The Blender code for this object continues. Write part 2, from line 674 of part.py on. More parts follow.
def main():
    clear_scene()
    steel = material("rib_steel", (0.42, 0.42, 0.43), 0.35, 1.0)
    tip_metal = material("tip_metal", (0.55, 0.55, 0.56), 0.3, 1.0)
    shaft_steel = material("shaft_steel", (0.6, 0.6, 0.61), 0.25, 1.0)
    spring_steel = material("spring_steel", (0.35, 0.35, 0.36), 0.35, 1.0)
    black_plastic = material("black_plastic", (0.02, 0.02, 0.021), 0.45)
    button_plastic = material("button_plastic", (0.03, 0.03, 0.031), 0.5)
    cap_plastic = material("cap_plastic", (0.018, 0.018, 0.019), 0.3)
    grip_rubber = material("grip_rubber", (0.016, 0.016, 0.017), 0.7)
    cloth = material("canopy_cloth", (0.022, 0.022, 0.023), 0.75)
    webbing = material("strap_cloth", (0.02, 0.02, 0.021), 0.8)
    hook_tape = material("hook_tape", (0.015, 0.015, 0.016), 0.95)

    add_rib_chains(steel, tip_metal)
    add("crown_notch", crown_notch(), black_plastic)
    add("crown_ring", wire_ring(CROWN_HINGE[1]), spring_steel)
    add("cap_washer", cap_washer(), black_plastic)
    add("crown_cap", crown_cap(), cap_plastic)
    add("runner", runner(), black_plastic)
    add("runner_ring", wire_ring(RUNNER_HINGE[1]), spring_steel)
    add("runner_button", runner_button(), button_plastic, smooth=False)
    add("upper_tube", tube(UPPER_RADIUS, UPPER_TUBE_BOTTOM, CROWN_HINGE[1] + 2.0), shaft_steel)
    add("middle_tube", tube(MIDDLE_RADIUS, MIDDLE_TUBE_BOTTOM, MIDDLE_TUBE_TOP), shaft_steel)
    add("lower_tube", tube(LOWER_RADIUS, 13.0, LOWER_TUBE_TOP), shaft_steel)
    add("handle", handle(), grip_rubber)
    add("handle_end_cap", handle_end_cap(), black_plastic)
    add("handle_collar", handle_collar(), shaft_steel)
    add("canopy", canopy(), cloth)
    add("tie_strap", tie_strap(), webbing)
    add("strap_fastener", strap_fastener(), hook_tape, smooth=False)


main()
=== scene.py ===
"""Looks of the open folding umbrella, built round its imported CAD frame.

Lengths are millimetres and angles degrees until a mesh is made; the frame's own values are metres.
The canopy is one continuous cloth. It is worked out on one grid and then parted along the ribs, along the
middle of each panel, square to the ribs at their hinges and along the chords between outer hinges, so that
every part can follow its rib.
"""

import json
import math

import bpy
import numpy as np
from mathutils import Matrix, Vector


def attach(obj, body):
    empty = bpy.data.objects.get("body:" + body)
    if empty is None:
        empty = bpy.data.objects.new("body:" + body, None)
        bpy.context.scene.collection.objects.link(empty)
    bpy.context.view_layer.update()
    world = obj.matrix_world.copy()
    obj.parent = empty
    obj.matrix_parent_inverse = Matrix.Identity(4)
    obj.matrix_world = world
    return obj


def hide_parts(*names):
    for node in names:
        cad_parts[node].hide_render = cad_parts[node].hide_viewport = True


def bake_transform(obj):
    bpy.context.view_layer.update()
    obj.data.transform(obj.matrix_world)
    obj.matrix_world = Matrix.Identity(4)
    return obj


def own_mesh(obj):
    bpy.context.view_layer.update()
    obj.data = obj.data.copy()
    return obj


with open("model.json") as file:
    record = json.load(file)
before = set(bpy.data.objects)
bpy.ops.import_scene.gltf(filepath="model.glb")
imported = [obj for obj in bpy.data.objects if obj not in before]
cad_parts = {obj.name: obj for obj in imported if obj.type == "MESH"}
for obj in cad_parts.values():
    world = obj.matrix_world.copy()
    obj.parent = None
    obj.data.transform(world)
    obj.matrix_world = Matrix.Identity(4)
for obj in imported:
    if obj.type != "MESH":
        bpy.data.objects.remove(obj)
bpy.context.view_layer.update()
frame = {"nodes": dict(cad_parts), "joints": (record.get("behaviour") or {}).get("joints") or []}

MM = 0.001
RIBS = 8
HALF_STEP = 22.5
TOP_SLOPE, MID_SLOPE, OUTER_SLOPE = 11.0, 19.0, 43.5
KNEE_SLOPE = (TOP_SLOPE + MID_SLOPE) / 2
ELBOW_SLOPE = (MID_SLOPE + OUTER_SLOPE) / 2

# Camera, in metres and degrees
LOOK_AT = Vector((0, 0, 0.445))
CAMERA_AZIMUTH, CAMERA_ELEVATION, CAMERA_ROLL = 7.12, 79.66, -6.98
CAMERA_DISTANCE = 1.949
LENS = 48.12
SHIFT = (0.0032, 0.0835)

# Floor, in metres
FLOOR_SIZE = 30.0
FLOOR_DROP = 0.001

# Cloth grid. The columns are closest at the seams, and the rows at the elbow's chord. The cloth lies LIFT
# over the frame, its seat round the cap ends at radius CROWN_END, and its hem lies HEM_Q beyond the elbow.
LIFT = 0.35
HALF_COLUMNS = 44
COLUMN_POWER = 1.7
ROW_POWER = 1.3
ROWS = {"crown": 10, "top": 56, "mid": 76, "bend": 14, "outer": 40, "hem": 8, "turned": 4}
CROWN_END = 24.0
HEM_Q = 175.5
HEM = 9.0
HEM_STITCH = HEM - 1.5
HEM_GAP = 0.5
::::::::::
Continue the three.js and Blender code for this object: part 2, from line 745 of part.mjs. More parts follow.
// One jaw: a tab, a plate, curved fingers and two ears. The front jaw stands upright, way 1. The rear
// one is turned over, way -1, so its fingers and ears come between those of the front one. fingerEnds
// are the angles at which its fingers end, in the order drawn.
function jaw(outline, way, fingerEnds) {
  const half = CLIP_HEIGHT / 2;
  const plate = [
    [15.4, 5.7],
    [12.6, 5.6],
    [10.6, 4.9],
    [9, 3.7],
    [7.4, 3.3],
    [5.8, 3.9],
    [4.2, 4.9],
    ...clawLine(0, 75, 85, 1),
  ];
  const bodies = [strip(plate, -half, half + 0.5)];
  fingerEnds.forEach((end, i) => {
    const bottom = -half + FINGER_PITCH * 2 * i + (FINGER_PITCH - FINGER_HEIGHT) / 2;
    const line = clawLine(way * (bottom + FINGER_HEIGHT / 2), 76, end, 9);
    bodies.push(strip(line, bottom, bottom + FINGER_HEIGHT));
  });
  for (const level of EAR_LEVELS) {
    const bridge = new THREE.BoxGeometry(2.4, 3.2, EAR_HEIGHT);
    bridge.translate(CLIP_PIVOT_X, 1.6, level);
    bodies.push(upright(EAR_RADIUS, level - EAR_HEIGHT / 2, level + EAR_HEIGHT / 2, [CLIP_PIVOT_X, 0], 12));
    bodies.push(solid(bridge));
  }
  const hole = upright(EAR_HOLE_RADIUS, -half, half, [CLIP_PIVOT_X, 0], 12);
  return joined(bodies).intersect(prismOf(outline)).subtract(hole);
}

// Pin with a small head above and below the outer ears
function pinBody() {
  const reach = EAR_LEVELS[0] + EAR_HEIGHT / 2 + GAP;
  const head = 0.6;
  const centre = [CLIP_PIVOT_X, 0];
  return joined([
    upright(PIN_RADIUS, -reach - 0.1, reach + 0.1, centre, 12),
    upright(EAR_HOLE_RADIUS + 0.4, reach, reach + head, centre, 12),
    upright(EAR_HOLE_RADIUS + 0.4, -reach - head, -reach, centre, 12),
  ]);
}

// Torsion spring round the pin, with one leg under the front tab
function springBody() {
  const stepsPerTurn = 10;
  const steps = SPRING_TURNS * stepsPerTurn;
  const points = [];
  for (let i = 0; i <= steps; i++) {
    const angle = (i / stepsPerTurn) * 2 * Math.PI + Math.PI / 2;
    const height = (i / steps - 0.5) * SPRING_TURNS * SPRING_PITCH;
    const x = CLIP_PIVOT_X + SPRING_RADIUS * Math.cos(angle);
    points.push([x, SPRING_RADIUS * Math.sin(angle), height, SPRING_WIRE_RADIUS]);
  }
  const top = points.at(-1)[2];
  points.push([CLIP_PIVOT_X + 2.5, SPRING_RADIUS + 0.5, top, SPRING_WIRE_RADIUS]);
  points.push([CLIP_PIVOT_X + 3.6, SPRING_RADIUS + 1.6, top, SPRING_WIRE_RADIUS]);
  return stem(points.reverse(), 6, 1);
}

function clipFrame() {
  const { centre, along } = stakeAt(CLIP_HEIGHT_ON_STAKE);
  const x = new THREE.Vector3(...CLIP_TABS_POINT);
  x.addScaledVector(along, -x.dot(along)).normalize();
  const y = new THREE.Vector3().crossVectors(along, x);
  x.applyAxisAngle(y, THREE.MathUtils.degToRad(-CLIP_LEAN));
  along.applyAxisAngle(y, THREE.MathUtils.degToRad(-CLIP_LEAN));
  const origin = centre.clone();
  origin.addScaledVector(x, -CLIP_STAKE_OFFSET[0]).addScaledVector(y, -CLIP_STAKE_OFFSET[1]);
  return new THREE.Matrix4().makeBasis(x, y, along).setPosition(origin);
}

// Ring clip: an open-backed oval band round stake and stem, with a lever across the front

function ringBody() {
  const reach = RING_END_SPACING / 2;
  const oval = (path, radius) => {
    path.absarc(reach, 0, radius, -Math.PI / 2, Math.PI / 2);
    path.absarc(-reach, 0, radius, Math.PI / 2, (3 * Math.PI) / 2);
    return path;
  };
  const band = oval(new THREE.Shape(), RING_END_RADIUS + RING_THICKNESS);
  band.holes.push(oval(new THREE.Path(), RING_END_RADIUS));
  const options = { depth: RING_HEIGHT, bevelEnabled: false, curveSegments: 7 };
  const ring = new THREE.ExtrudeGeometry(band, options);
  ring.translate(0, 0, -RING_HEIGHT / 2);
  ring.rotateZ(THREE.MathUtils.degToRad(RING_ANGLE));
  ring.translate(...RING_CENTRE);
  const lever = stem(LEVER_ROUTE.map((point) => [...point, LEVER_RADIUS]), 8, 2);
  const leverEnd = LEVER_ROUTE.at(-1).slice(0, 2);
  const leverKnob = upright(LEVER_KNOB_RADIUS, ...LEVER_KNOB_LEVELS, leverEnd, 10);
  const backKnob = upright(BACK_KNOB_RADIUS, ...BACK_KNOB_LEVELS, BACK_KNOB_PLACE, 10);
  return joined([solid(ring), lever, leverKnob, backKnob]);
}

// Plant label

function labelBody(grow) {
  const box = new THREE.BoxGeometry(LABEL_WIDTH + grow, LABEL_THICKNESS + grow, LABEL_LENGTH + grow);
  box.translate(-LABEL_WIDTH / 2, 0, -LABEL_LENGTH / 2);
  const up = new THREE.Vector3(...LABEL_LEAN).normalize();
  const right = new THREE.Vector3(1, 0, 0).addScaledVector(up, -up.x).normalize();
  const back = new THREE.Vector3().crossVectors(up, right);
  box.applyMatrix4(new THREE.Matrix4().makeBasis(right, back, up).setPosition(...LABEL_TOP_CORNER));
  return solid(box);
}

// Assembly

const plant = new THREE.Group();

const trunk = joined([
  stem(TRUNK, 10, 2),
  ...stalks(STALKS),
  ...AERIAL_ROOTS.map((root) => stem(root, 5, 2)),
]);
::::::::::
## Job
Count up every line above that has the word "More" in it; answer with the number alone.

## Response to the task
2